I am so glad I specified fine mesh for the new chicken run.
 
I'm a huge homeschooling fan, having taught remedial reading & writing to upper grade primary children & decided that a very poor job had been done by the educational establishment. For 11 & 12 yr olds not to be able to decode words like station, fashion caution is appalling ~ & it is rampant in the Qld system!

Homeschooling is not like regular school & does not have the same objectives. Firstly the idea is not to teach anything as such but to teach the child how to learn so that they can teach themselves what they need to know. I will give you 3 examples. YD asked to learn German when she was 6/7 so she could watch a German language show with me without me going nuts translating for her. I do not speak German but I found an American ex~ consulate German translator willing to take her on. Her German accent is still excellent though she is now only using her German for music but having learnt a 2nd language with confidence she takes on all the rest: Latin ,French, Italian, Hungarian... She knows how to go about it. Later we bought her her 1st computer & I worked hard to get it up & running for her. The 1st thing she did was crash it. Unwilling to admit what she'd done she wiped the whole thing & learnt how to reset it herself. Thirdly neither of us like math. Neither of us wanted to do upper math. I wanted the child to be able to budget & that sort of thing so we did no algebra or trig. Recently the child wanted to learn it for a job application & did so.

It's not how good the teacher is. Its not how much the teacher knows or the student learns. There are plenty of college grads who never read another book once they leave college. The trick is generate a love of learning in a student & the ability to learn how to learn. Sadly most schools only teach you how to pass an exam & kill both innovation & the love of learning.


:lau
And any homeschooler will tell you their kid socialises with a much wider variety & ages of people than any school child because they are constantly out & about in the community. I brought my older girl home [@ her request] in grade 9 & watched a reticent, unwilling to express an opinion child develop into a wonderful debater in a bible study class made up of a huge variety of ages & races who, unlike her peers, were willing to listen to an alternative viewpoint.

Given the nature of humans I'm sure some homeschooling parents do a lousy job but most I've known are very thorough & do a much better job than our school system ~ including the private system! I know because mine had heaps better general knowledge, particularly in history & Literature [ obviously my strengths] than their peers & when state tested outperformed them.

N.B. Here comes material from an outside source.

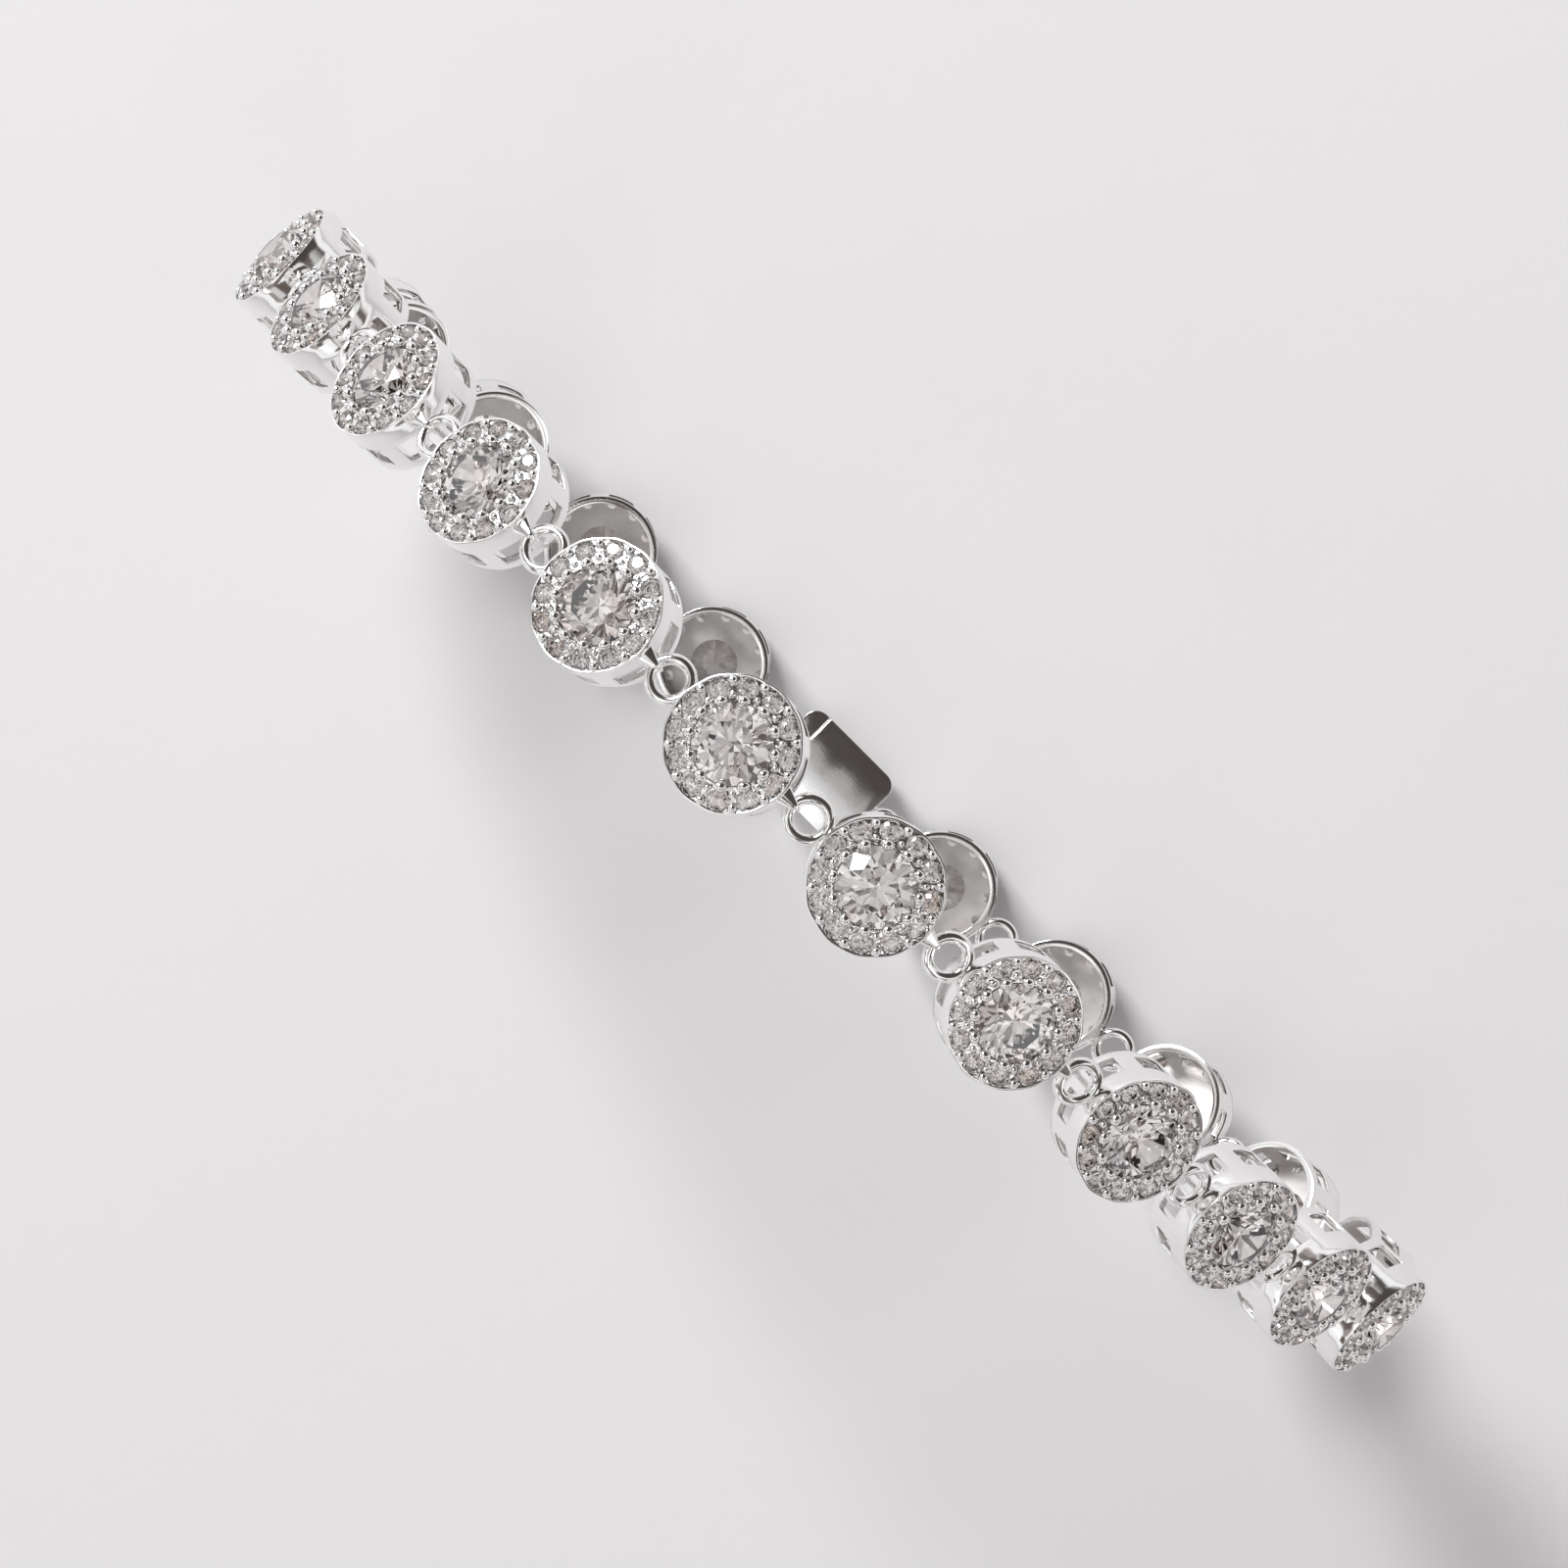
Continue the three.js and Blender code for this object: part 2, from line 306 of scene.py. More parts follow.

Descending from my soapbox now. :lau
I hear you but you're a skilled educator with a degree in literature. How many Australian children have such a mother? The vast minority. I get that you made the best choice for your kids but other families do not have a Ribh. Do we have a responsibility to consider everyone's needs? In SA, i think the publuc sentiment is 'yes' and that means funding the schools to support the learning of kids from challenging families. I don't mind parents taking their kids out as long as they continue to support the public schools somehow, even if its simply talking them up instead of down.